Incisore, scultore, perito esperto numismatico nonché scrittore, Guglielmi ha l’aspetto e la fierezza di un signore di altri tempi, e la consapevolezza di appartenere ad una città dal glorioso passato. “Nel Medioevo, i destini di Viterbo e della famiglia imperiale Hoenstaufen furono per qualche tempo indissolubilmente legati. Fu Federico I Barbarossa a concederle il diritto di fregiarsi del titolo di città. E nel 1240 fu il nipote Federico II, lo Stupor Mundi, a concederle il diritto di battere moneta”, esordisce il Magister, che si dichiara federiciano, a dimostrare la sua ammirazione per il grande imperatore. Il termine “battere” deriva dal fatto che i primi conii, di cui Guglielmi mostra un antico esemplare, prevedevano che il dischetto di metallo, che sarebbe poi divenuto moneta, venisse collocato fra due parti incise “al negativo”, che successivamente venivano “battute” con forza da un martello. La pressione derivante incideva la moneta su entrambe le facce. I conii poi si modernizzarono a seguito delle innovazioni tecnologiche, consentendo realizzazioni sempre più accurate.

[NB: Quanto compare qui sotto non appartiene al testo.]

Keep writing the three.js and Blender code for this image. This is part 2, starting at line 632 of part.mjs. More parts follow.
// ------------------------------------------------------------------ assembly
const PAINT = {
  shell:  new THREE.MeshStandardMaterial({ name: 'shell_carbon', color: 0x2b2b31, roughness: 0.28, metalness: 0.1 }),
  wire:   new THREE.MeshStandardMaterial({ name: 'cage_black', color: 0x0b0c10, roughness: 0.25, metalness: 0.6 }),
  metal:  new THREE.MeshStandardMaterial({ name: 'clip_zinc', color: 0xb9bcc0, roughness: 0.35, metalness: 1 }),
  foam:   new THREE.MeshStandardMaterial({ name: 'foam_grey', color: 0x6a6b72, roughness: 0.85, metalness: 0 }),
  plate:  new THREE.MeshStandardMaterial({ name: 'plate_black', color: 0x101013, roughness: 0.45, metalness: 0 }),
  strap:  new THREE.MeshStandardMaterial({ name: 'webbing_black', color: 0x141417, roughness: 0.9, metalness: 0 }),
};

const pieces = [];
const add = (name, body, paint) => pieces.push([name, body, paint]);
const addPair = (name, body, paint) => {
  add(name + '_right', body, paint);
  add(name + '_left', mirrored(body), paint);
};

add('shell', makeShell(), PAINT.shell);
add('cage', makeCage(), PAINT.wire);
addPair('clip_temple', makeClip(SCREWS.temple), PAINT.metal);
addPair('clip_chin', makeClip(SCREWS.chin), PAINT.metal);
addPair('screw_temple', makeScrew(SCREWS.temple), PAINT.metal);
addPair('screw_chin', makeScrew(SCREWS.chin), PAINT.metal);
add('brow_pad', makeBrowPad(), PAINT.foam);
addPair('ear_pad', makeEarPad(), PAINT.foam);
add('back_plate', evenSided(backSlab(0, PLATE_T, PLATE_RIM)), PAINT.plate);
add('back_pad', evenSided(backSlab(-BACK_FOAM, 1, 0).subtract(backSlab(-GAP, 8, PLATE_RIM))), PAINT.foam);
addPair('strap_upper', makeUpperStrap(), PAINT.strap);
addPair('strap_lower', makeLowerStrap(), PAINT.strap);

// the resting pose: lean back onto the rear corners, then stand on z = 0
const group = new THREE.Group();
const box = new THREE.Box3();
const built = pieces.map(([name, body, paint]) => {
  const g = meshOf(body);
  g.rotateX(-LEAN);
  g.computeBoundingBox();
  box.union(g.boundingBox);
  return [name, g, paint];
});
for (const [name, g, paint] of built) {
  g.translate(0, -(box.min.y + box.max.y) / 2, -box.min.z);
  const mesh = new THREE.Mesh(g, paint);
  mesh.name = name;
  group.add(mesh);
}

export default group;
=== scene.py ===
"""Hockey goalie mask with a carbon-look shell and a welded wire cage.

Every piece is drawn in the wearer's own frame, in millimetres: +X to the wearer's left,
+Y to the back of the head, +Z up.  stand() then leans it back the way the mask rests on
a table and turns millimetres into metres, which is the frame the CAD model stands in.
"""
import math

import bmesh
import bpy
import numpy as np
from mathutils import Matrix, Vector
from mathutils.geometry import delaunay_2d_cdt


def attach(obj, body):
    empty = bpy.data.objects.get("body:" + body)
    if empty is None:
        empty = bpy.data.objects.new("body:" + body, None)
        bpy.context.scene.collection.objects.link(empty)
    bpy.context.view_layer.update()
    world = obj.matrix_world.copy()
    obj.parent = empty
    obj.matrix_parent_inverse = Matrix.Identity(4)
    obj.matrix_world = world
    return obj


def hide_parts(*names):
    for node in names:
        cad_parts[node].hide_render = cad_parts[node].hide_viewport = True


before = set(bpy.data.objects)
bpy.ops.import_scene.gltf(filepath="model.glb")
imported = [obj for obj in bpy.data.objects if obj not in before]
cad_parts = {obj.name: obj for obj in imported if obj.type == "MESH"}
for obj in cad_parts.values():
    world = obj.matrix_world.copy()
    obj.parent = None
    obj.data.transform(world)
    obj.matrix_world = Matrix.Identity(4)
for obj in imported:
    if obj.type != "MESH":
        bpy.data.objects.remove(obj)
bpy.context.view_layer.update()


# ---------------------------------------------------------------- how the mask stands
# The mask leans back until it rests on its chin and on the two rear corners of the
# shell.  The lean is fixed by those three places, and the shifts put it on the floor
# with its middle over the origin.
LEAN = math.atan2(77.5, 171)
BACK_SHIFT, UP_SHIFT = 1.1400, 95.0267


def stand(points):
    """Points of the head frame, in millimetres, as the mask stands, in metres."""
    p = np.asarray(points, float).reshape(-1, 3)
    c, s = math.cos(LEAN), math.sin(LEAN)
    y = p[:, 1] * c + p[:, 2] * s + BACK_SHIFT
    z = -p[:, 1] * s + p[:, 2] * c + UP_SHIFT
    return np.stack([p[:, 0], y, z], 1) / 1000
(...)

In un espositore trasparente sono ordinatamente disposte decine e decine di esemplari di monete antiche. Monete che hanno attraversato i secoli, testimoni silenziose delle vicissitudini della storia e degli uomini che le hanno maneggiate. “La prima moneta viterbese fu detta viterbino”, continua Guglielmi, mostrandoci una piccola moneta contrassegnata dai simboli di testa e croce. “Era fatta in una lega di rame con una piccola parte di argento, e le immagini sovraimpresse costituivano un messaggio”. Nel caso della croce, presente sul viterbino come su altre monete, lo scopo era propagandare la cristianità. La “testa” invece recava la simbologia della città di appartenenza; nel caso di Viterbo, mutò a seguito delle sue vicissitudini nel corso della storia.  “Forse non tutti sanno che nel Medioevo le monete venivano pesate e non contate” continua Guglielmi. “Il valore delle monete era dato dal metallo che le costituiva”. In una vetrina illuminata trovano posto strani esemplari dalla sagoma irregolare. “Queste monete furono limate ai bordi per ricavare preziosa polvere d’argento: un reato che se scoperto, veniva severamente punito”.

Ma gli interessi di Marco Guglielmi non si limitano alla numismatica. Nelle sale dell’Antica Zecca fanno bella mostra di sé decine di ceramiche antiche. “Fu sempre Federico II ad istituire a Viterbo la Fiera dell’Impero. Un prestigioso mercato per il quale vennero in città maestranze arabo-musulmane, che importarono le loro tecniche di realizzazione della ceramica. Tecniche che vennero fatte proprie dagli artigiani locali”. E che si ritrovano nel prezioso vasellame da lui ricostruito con perizia e passione.

La carriera di Marco Guglielmi è costellata da collaborazioni prestigiose, come quella avvenuta nel 2006. “Ricorreva il cinquecentenario della prima paga corrisposta a un drappello di Guardie Svizzere pontificie. In quell’occasione sono stato chiamato a realizzare riproduzioni in oro e in argento degli antichi Ducati di Giulio II. Rappresentanti della Guardia Svizzera in congedo hanno intrapreso un cammino a piedi da Bellinzona fino ad Acquapendente, luogo dello storico avvenimento: qui nel corso di una rievocazione storica, hanno ricevuto in dono le preziose monete, da me realizzate in collaborazione con il noto orefice viterbese e amico Renzo Biaggi, purtroppo scomparso”. 

L’amore per la storia e per la sua città si è anche concretizzato nella scrittura di due romanzi storici, ambientati a Viterbo, “La panata di Santa Rosa” e “Ecce Agnus Dei”. Un amore per la storia che Guglielmi ha ereditato dal nonno. Un amore che è indissolubilmente legato a quello per l’antica e prestigiosa città di Viterbo:  come un’eredità preziosa, lo ha trasmesso a sua volta al figlio Mirko, valente scalpellino e interessato al recupero di antiche infrastrutture, devastate nei secoli dall’incuria e dall’imperizia.